- _Material provided_:
══════════

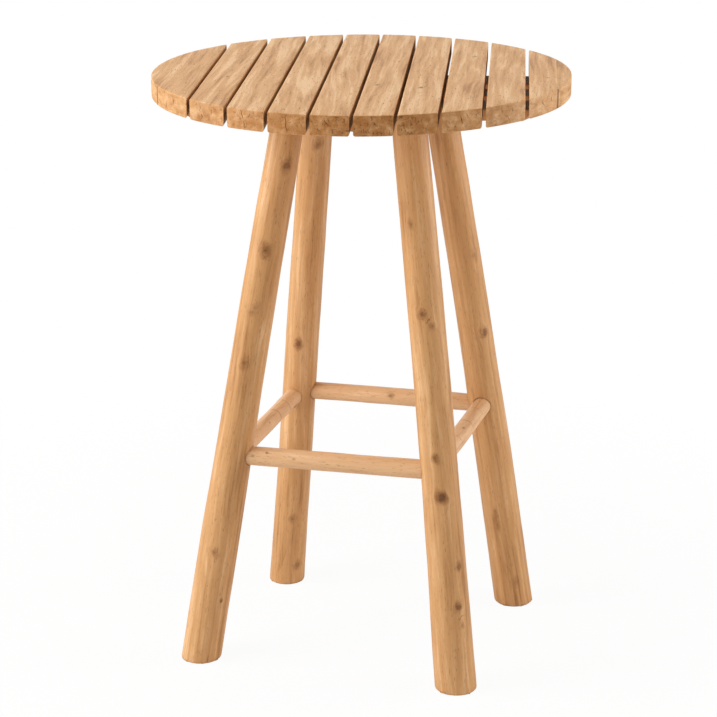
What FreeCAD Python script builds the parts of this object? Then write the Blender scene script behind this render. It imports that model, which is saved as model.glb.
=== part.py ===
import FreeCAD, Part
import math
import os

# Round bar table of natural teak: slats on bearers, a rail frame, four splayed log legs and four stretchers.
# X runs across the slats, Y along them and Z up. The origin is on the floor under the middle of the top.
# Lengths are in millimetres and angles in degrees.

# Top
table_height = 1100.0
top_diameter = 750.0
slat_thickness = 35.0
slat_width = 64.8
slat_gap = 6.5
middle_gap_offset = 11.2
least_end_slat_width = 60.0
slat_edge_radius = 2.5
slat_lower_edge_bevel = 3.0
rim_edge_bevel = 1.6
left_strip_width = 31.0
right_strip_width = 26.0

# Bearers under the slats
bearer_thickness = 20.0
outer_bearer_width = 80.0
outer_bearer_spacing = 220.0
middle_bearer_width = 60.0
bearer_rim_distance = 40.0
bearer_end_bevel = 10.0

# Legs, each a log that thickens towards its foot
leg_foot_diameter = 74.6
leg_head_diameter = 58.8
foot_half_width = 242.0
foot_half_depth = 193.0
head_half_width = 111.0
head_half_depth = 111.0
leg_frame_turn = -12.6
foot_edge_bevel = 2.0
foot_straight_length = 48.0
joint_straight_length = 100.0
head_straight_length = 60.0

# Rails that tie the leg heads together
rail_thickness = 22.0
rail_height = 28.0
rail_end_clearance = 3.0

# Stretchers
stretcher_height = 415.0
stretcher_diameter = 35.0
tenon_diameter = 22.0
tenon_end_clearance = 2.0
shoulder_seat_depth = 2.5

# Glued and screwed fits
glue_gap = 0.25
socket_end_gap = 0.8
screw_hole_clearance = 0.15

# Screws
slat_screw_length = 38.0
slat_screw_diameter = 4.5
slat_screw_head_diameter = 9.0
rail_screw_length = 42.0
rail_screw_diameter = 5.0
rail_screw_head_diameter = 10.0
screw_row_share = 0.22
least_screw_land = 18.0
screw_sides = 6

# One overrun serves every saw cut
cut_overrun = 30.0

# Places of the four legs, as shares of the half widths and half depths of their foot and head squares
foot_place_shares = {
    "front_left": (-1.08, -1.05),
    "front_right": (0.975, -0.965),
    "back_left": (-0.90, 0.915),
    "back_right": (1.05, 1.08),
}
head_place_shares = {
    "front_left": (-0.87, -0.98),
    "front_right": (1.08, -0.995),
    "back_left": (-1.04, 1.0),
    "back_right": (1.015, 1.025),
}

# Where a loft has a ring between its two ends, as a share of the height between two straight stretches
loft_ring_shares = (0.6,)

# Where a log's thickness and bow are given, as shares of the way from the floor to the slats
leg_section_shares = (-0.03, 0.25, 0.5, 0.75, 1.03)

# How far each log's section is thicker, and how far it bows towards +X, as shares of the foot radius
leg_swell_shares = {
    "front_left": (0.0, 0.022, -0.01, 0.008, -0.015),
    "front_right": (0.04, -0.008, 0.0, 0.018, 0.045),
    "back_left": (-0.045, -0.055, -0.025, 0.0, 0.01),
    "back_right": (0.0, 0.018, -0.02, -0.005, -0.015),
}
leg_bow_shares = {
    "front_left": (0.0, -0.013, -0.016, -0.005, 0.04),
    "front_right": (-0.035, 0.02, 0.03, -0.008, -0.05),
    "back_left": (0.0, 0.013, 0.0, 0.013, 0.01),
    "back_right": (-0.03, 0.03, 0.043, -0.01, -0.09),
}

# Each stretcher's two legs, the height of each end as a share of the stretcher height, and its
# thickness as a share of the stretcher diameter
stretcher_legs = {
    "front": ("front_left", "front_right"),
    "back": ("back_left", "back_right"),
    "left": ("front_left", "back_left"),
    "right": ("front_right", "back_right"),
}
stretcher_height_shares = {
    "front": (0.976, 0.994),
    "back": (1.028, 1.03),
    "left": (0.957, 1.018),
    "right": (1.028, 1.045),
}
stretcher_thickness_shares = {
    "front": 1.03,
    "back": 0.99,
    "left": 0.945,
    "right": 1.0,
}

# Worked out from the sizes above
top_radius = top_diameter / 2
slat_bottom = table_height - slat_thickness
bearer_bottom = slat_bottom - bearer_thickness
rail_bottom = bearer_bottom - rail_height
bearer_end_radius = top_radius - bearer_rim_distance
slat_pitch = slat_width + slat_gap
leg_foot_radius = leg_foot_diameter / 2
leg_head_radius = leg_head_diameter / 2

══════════

- _Set problem_: Gather up every line from the listing above in which the word "FreeCAD" occurs.

- _Problem solution_:
What FreeCAD Python script builds the parts of this object? Then write the Blender scene script behind this render. It imports that model, which is saved as model.glb.
import FreeCAD, Part